** Start of Source excerpt **

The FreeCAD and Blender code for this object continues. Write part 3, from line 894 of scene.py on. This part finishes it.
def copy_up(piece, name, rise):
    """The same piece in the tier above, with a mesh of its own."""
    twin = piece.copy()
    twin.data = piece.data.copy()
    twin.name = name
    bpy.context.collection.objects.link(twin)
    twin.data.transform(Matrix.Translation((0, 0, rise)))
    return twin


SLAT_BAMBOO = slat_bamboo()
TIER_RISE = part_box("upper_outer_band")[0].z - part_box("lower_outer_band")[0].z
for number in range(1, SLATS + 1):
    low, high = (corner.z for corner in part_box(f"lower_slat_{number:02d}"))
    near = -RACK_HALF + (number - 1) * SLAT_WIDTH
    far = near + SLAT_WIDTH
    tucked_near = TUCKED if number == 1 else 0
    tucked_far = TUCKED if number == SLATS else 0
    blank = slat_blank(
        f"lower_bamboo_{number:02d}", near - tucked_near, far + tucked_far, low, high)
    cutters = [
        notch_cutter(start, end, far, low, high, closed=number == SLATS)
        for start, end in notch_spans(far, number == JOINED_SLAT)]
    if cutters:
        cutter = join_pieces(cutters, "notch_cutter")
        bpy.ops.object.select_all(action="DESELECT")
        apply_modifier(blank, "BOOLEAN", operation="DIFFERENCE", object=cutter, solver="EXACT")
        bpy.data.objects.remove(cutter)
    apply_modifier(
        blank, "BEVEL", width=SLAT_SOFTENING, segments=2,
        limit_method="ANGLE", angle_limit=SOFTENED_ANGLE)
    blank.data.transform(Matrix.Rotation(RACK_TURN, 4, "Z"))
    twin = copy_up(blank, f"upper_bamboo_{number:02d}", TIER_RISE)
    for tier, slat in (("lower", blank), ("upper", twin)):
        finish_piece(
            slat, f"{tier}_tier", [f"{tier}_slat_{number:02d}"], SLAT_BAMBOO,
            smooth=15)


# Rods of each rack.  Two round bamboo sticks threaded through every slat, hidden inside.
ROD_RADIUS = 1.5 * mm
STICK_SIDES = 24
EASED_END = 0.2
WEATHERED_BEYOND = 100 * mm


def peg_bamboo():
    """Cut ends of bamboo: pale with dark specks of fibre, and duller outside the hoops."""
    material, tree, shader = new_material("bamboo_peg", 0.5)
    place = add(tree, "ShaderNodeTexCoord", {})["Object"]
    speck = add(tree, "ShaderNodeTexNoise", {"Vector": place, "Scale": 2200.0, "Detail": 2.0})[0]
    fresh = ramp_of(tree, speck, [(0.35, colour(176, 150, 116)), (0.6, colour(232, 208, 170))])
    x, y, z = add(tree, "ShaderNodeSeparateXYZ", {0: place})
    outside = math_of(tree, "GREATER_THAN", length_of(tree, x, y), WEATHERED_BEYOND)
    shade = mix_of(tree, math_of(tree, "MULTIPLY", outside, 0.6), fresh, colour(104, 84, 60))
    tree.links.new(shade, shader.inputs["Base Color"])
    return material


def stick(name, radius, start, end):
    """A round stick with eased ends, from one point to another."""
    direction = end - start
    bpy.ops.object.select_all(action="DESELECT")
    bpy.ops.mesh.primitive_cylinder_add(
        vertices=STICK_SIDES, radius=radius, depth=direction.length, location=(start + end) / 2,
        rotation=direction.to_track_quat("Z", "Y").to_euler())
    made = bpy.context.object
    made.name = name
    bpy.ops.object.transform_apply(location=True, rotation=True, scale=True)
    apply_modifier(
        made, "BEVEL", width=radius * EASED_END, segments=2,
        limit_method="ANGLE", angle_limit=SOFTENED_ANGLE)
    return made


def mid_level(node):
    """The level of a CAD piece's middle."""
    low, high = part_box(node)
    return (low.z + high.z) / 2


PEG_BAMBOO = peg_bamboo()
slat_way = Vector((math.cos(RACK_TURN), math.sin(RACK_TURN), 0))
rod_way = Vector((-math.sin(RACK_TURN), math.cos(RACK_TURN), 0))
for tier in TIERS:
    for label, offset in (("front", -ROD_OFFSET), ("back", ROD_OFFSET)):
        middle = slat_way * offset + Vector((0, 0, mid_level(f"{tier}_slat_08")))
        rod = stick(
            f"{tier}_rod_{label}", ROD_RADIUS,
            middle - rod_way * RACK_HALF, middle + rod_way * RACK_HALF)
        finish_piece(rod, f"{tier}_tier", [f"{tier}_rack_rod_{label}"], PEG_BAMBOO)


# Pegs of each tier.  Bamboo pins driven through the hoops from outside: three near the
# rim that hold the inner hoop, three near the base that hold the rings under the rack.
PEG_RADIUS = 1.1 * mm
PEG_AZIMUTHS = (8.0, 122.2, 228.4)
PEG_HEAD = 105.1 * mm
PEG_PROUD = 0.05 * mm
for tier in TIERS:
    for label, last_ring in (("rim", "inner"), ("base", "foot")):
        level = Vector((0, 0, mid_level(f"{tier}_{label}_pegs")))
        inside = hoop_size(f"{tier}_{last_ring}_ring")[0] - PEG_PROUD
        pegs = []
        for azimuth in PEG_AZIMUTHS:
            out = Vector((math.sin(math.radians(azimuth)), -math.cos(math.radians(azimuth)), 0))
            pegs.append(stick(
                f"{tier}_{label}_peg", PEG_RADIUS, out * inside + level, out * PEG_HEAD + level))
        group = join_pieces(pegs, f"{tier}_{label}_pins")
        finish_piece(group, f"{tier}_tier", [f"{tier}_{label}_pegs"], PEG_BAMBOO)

** End of Source excerpt **

■ Exercise objective ■
Your task is to quote the listing above word for word.

■ Task result ■
The FreeCAD and Blender code for this object continues. Write part 3, from line 894 of scene.py on. This part finishes it.
def copy_up(piece, name, rise):
    """The same piece in the tier above, with a mesh of its own."""
    twin = piece.copy()
    twin.data = piece.data.copy()
    twin.name = name
    bpy.context.collection.objects.link(twin)
    twin.data.transform(Matrix.Translation((0, 0, rise)))
    return twin


SLAT_BAMBOO = slat_bamboo()
TIER_RISE = part_box("upper_outer_band")[0].z - part_box("lower_outer_band")[0].z
for number in range(1, SLATS + 1):
    low, high = (corner.z for corner in part_box(f"lower_slat_{number:02d}"))
    near = -RACK_HALF + (number - 1) * SLAT_WIDTH
    far = near + SLAT_WIDTH
    tucked_near = TUCKED if number == 1 else 0
    tucked_far = TUCKED if number == SLATS else 0
    blank = slat_blank(
        f"lower_bamboo_{number:02d}", near - tucked_near, far + tucked_far, low, high)
    cutters = [
        notch_cutter(start, end, far, low, high, closed=number == SLATS)
        for start, end in notch_spans(far, number == JOINED_SLAT)]
    if cutters:
        cutter = join_pieces(cutters, "notch_cutter")
        bpy.ops.object.select_all(action="DESELECT")
        apply_modifier(blank, "BOOLEAN", operation="DIFFERENCE", object=cutter, solver="EXACT")
        bpy.data.objects.remove(cutter)
    apply_modifier(
        blank, "BEVEL", width=SLAT_SOFTENING, segments=2,
        limit_method="ANGLE", angle_limit=SOFTENED_ANGLE)
    blank.data.transform(Matrix.Rotation(RACK_TURN, 4, "Z"))
    twin = copy_up(blank, f"upper_bamboo_{number:02d}", TIER_RISE)
    for tier, slat in (("lower", blank), ("upper", twin)):
        finish_piece(
            slat, f"{tier}_tier", [f"{tier}_slat_{number:02d}"], SLAT_BAMBOO,
            smooth=15)


# Rods of each rack.  Two round bamboo sticks threaded through every slat, hidden inside.
ROD_RADIUS = 1.5 * mm
STICK_SIDES = 24
EASED_END = 0.2
WEATHERED_BEYOND = 100 * mm


def peg_bamboo():
    """Cut ends of bamboo: pale with dark specks of fibre, and duller outside the hoops."""
    material, tree, shader = new_material("bamboo_peg", 0.5)
    place = add(tree, "ShaderNodeTexCoord", {})["Object"]
    speck = add(tree, "ShaderNodeTexNoise", {"Vector": place, "Scale": 2200.0, "Detail": 2.0})[0]
    fresh = ramp_of(tree, speck, [(0.35, colour(176, 150, 116)), (0.6, colour(232, 208, 170))])
    x, y, z = add(tree, "ShaderNodeSeparateXYZ", {0: place})
    outside = math_of(tree, "GREATER_THAN", length_of(tree, x, y), WEATHERED_BEYOND)
    shade = mix_of(tree, math_of(tree, "MULTIPLY", outside, 0.6), fresh, colour(104, 84, 60))
    tree.links.new(shade, shader.inputs["Base Color"])
    return material


def stick(name, radius, start, end):
    """A round stick with eased ends, from one point to another."""
    direction = end - start
    bpy.ops.object.select_all(action="DESELECT")
    bpy.ops.mesh.primitive_cylinder_add(
        vertices=STICK_SIDES, radius=radius, depth=direction.length, location=(start + end) / 2,
        rotation=direction.to_track_quat("Z", "Y").to_euler())
    made = bpy.context.object
    made.name = name
    bpy.ops.object.transform_apply(location=True, rotation=True, scale=True)
    apply_modifier(
        made, "BEVEL", width=radius * EASED_END, segments=2,
        limit_method="ANGLE", angle_limit=SOFTENED_ANGLE)
    return made


def mid_level(node):
    """The level of a CAD piece's middle."""
    low, high = part_box(node)
    return (low.z + high.z) / 2


PEG_BAMBOO = peg_bamboo()
slat_way = Vector((math.cos(RACK_TURN), math.sin(RACK_TURN), 0))
rod_way = Vector((-math.sin(RACK_TURN), math.cos(RACK_TURN), 0))
for tier in TIERS:
    for label, offset in (("front", -ROD_OFFSET), ("back", ROD_OFFSET)):
        middle = slat_way * offset + Vector((0, 0, mid_level(f"{tier}_slat_08")))
        rod = stick(
            f"{tier}_rod_{label}", ROD_RADIUS,
            middle - rod_way * RACK_HALF, middle + rod_way * RACK_HALF)
        finish_piece(rod, f"{tier}_tier", [f"{tier}_rack_rod_{label}"], PEG_BAMBOO)


# Pegs of each tier.  Bamboo pins driven through the hoops from outside: three near the
# rim that hold the inner hoop, three near the base that hold the rings under the rack.
PEG_RADIUS = 1.1 * mm
PEG_AZIMUTHS = (8.0, 122.2, 228.4)
PEG_HEAD = 105.1 * mm
PEG_PROUD = 0.05 * mm
for tier in TIERS:
    for label, last_ring in (("rim", "inner"), ("base", "foot")):
        level = Vector((0, 0, mid_level(f"{tier}_{label}_pegs")))
        inside = hoop_size(f"{tier}_{last_ring}_ring")[0] - PEG_PROUD
        pegs = []
        for azimuth in PEG_AZIMUTHS:
            out = Vector((math.sin(math.radians(azimuth)), -math.cos(math.radians(azimuth)), 0))
            pegs.append(stick(
                f"{tier}_{label}_peg", PEG_RADIUS, out * inside + level, out * PEG_HEAD + level))
        group = join_pieces(pegs, f"{tier}_{label}_pins")
        finish_piece(group, f"{tier}_tier", [f"{tier}_{label}_pegs"], PEG_BAMBOO)